Employees who don’t want to disclose genetic information about themselves and their families to their employers may have to pay a stiff price for that privacy in the future. The Preserving Employee Wellness Programs Act (H.R. 1313), a GOP-sponsored bill currently under consideration in Congress, could dismantle the employee privacy protections of the Genetic Information Nondiscrimination Act (GINA).

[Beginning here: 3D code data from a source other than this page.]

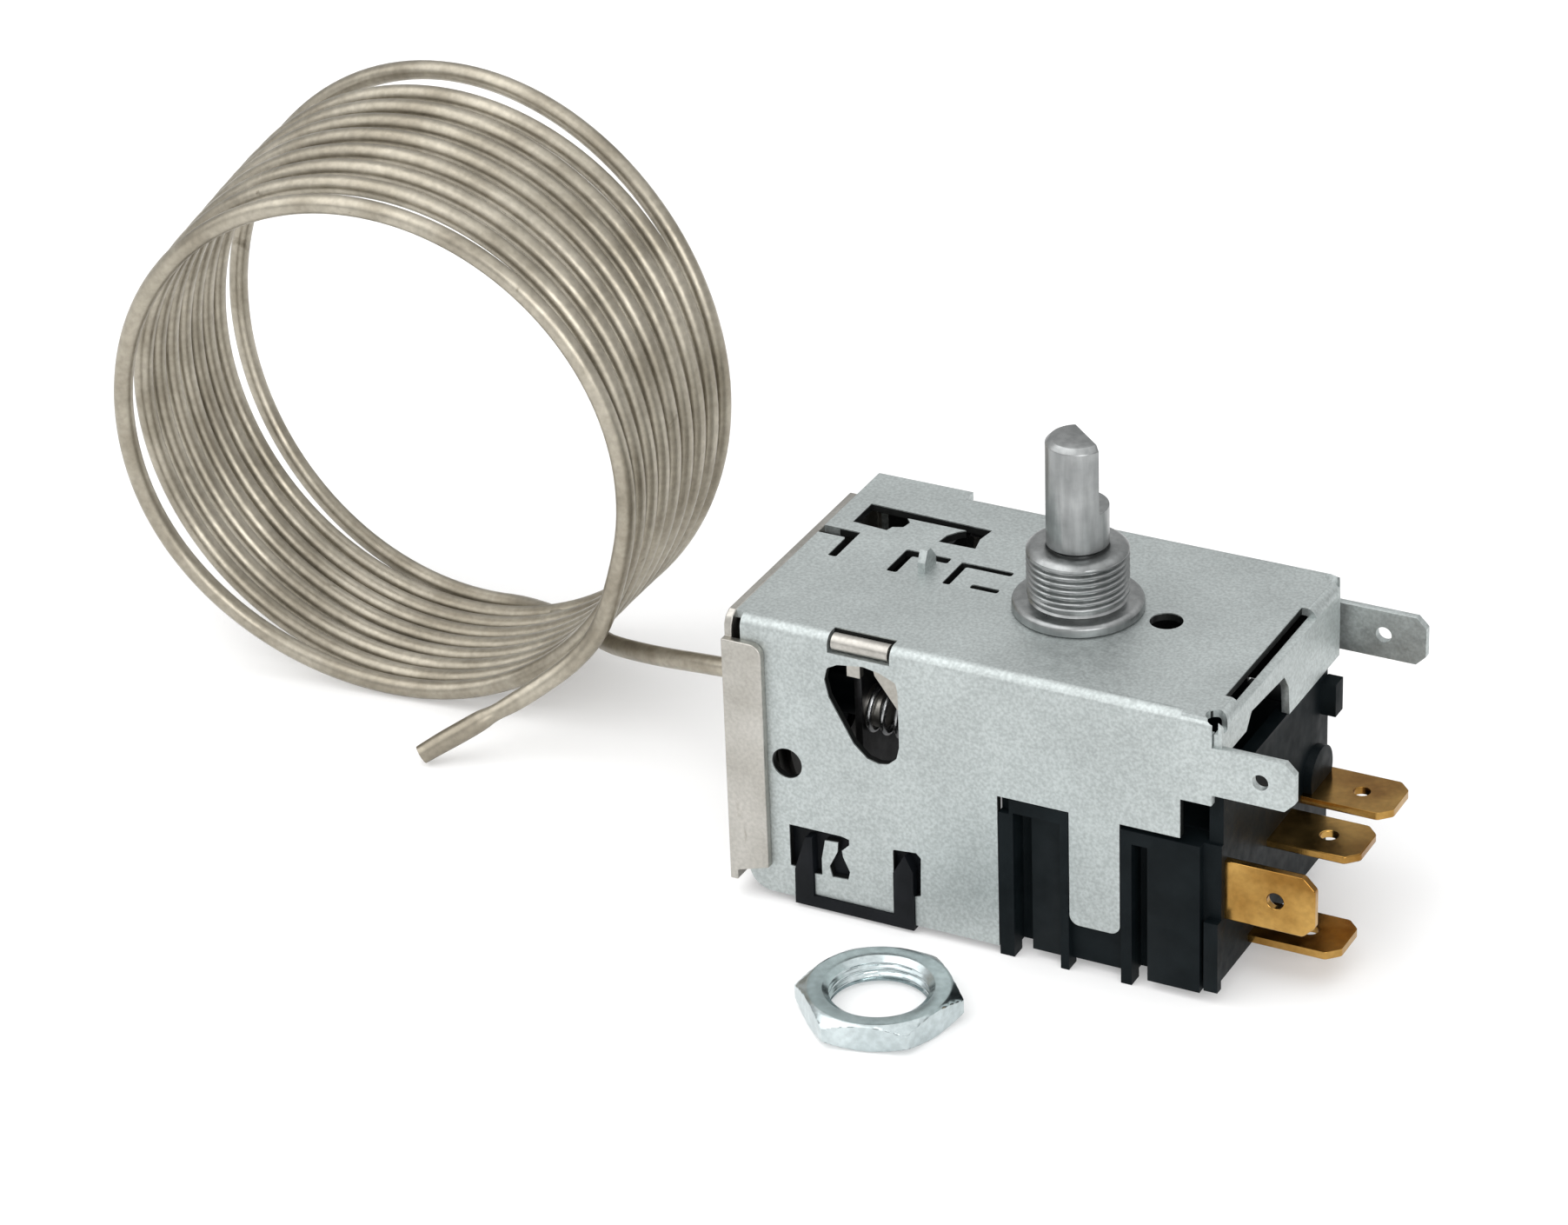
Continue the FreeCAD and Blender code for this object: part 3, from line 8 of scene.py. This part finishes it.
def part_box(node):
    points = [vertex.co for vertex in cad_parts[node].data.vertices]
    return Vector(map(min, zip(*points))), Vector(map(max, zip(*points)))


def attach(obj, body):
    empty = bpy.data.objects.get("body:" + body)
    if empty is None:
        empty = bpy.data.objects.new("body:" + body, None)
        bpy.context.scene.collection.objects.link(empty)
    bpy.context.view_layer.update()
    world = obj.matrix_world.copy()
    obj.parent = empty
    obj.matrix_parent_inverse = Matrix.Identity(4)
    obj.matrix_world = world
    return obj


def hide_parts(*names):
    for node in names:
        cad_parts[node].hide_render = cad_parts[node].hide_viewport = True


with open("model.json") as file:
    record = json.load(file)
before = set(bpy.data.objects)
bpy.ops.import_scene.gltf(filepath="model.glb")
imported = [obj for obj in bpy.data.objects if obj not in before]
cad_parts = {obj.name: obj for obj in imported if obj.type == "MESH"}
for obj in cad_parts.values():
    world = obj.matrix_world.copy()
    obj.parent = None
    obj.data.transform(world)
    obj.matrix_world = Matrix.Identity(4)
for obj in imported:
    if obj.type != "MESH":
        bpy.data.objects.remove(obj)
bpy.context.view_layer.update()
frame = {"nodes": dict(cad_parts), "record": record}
scene = bpy.context.scene

# The CAD source's own measures, in millimetres from the frame's lower front left corner
MM = 0.001
ORIGIN = Vector((28.4, 14.6, 30.9))
FRAME_TOP = 29.7
FLOOR = -0.9


def at(x, y, z):
    """A point of the source, in metres in the part's frame."""
    return (Vector((x, y, z)) - ORIGIN) * MM


# Camera, solved from the photograph
CAMERA_PLACE = (218.335, -397.930, 280.220)
CAMERA_RIGHT = Vector((0.889198, 0.456309, -0.033300))
CAMERA_UP = Vector((-0.194631, 0.443131, 0.875073))
CAMERA_AHEAD = Vector((-0.414060, 0.771632, -0.482843))
cam_data = bpy.data.cameras.new("Camera")
cam_data.lens = 126.35
cam_data.sensor_width = 36
cam_data.clip_start = 0.01
cam_data.clip_end = 20
camera = bpy.data.objects.new("Camera", cam_data)
turn = Matrix((CAMERA_RIGHT, CAMERA_UP, -CAMERA_AHEAD)).transposed().to_4x4()
camera.matrix_world = Matrix.Translation(at(*CAMERA_PLACE)) @ turn
scene.collection.objects.link(camera)
scene.camera = camera

# Capillary: lead, turns from the farthest to the nearest, tail. Millimetres and degrees
TUBE_R = 1.0
LEAD = [
    (-1.7, 15.0, 14.5), (-5.0, 15.05, 14.4), (-9.0, 15.5, 13.9), (-13.8, 16.9, 12.8), (-18.6, 18.8, 11.3),
    (-23.6, 21.5, 9.5), (-28.6, 25.1, 7.3), (-32.6, 29.6, 4.9), (-36.6, 34.2, 2.8),
]
TAIL = [
    (-25.1, 18.9, 15.6), (-26.4, 17.9, 12.2), (-28.7, 16.7, 9.3), (-31.6, 15.3, 6.9), (-33.8, 13.85, 5.3),
    (-35.6, 12.7, 4.2), (-36.6, 12.0, 3.6), (-38.4, 10.8, 2.4), (-40.2, 9.6, 1.3), (-41.9, 8.4, 0.15),
]
# Thickness along the tail's last points: a pinch, then the sealed end
TAIL_END = (1.0, 0.80, 1.08, 1.10, 1.08, 1.0)
TURNS = 9
PER_TURN = 36
START_ANGLE = -79.0
END_ANGLE = -12.0
# Each key: place in the stack, centre, lean about Z, tip about X, radius
KEYS = [
    (0.0, (-52.2, 41.5, 29.8), 0.5, -4.2, 29.7),
    (1.0, (-52.0, 38.3, 29.55), -1.6, -2.6, 29.5),
    (2.0, (-51.9, 35.1, 29.4), -1.6, -1.9, 29.3),
    (4.0, (-51.6, 29.2, 29.0), -1.8, -0.8, 28.9),
    (TURNS - 2.0, (-50.9, 19.7, 28.4), -4.0, 0.9, 28.2),
    (TURNS - 1.0, (-50.7, 16.95, 28.2), -5.3, 1.2, 28.0),
]
SWEEP = 360.0 * TURNS + START_ANGLE - END_ANGLE
# Even winding between these degrees, and where the route steps from the far turn and to the near one
EVEN = (350.0, SWEEP - 390.0)
FAR_STEP = (150.0, 275.0)
NEAR_STEP = (SWEEP - 290.0, SWEEP - 205.0)


def key_at(place):
    """Centre, lean, tip and radius of the turn at this place in the stack."""
    place = min(max(place, KEYS[0][0]), KEYS[-1][0])
    for low, high in zip(KEYS, KEYS[1:]):
        if place <= high[0]:
            t = (place - low[0]) / (high[0] - low[0])
            centre = Vector(low[1]).lerp(Vector(high[1]), t)
            return centre, *[a + (b - a) * t for a, b in zip(low[2:], high[2:])]


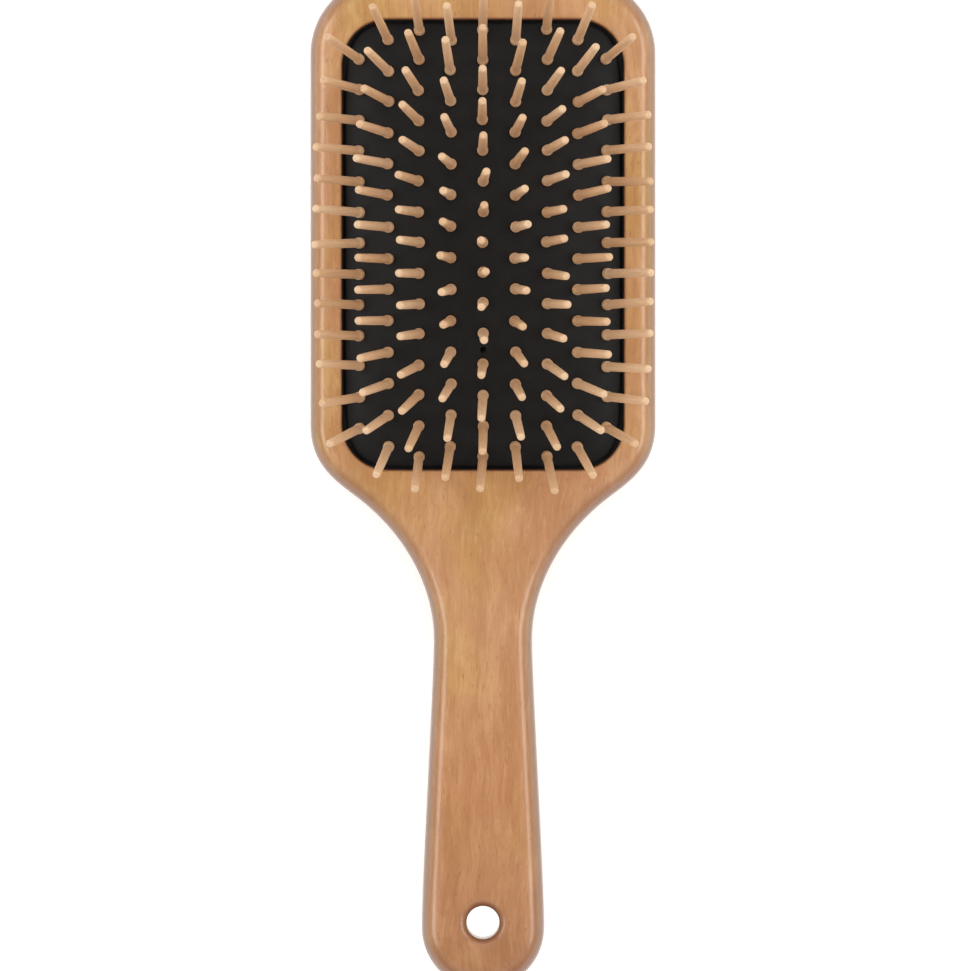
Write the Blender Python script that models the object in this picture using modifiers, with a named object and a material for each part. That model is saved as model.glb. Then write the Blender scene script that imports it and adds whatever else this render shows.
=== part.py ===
"""Pneumatic paddle brush: a one-piece wooden body with a flat handle and a hang
hole, a domed rubber cushion held in an undercut groove, and 127 turned wooden pins
pushed through the cushion in nine staggered columns.

Metres, +Z up. The brush lies on its flat back: +Y runs from the handle to the head,
+X to the right, and the pins point up. Lengths below are in millimetres unless a
name says otherwise, and are scaled once, when a mesh is made.
"""

import math

import bmesh
import bpy
from mathutils import Vector
from mathutils.geometry import delaunay_2d_cdt, interpolate_bezier

MM = 0.001

# ---------------------------------------------------------------- body
LENGTH = 249.4          # tip of the handle to the top of the head
HEAD_HALF = 42.5        # half the head's width
TOP_R = 19.0            # the head's upper corners
THICK = 14.0            # plank thickness
EDGE_R = 4.2            # rounding along both outlines
SHOULDER_Y = 14.2       # where the head's straight sides end
FLANK = (31.2, -3.5)    # the steepest point between head and neck
FLANK_DIR = (0.8, 0.6)
NECK = (12.1, -38.8)    # the handle's narrowest point
GRIP_HALF = 15.07       # half the handle's widest width, and its end radius
GRIP_Y = -LENGTH / 2 + GRIP_HALF
HOLE_R = 4.0            # hang hole
HOLE_Y = -108.2
HOLE_FLARE = 1.8        # countersunk rim, both faces

# ---------------------------------------------------------------- recess
PAD_Y = 58.5            # centre of the cushion along the body
PAD_HALF_X = 34.6       # the pocket's half width and half length
PAD_HALF_Y = 55.3
PAD_R = 11.3
FLOOR_Z = 4.5
GROOVE_LOW, GROOVE_HIGH, GROOVE_DEEP = 9.6, 12.1, 2.5
MOUTH = 0.7             # small chamfer at the pocket's mouth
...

GINA prohibits employers from discriminating against employees based on their genetic information or requesting or requiring their employees to provide such information. Currently, there is an exception to GINA that allows for employees to knowingly and voluntarily provide that information as part of employer-sponsored wellness programs, as long as: (a) only the employee and licensed health care provider or certified genetic counselor is able to access the employee’s individual results; and (b) identifiable genetic information is only provided to employers in aggregate. The proposed legislation would permit employers  —  overriding this exception to GINA — to collect information about employees’ and their family members’ (as defined in GINA) genetic information in connection with administering employee wellness programs. Notably, GINA defines “family member” broadly and includes fourth-degree relatives of employees and their dependents.

Expanding upon previous EEOC guidance (available here: https://content.govdelivery.com/accounts/USEEOC/bulletins/1497cbf), employers would be able to deny healthcare insurance incentives of up to 30 percent of the total cost of family coverage (which could amount to thousands of dollars) to employees who refuse to provide such information by virtue of participation in a wellness program. This reward represents an increase from the EEOC’s previous guidance on wellness programs, which limited such incentives to 30 percent of an individual’s coverage cost.

But employers should not begin to develop wellness programs that collect genetic information just yet. While the bill seeks to empower employers to promote health and wellness among employees, it has been met with stiff opposition from House Democrats and approximately 70 other advocacy groups. Opponents have criticized it for penalizing employees who wish to keep their genetic and medical information private from their employers by, in effect, charging them to do so. The statute would weaken the oversight powers of the EEOC, which currently regulates employer-promulgated wellness programs, and instead delegate that authority to the Department of Labor, Department of Health and Human Services, and the Department of the Treasury.

If this legislation passes, employers should be mindful of the array of concerns that accompany the collection of their employees’ and family members’ genetic information – such as, for example, overall employee morale and the potential for violating GINA’s protections against employment discrimination once in possession of such information.

Of course, Akerman attorneys are closely monitoring this issue and will provide further updates if the bill becomes law.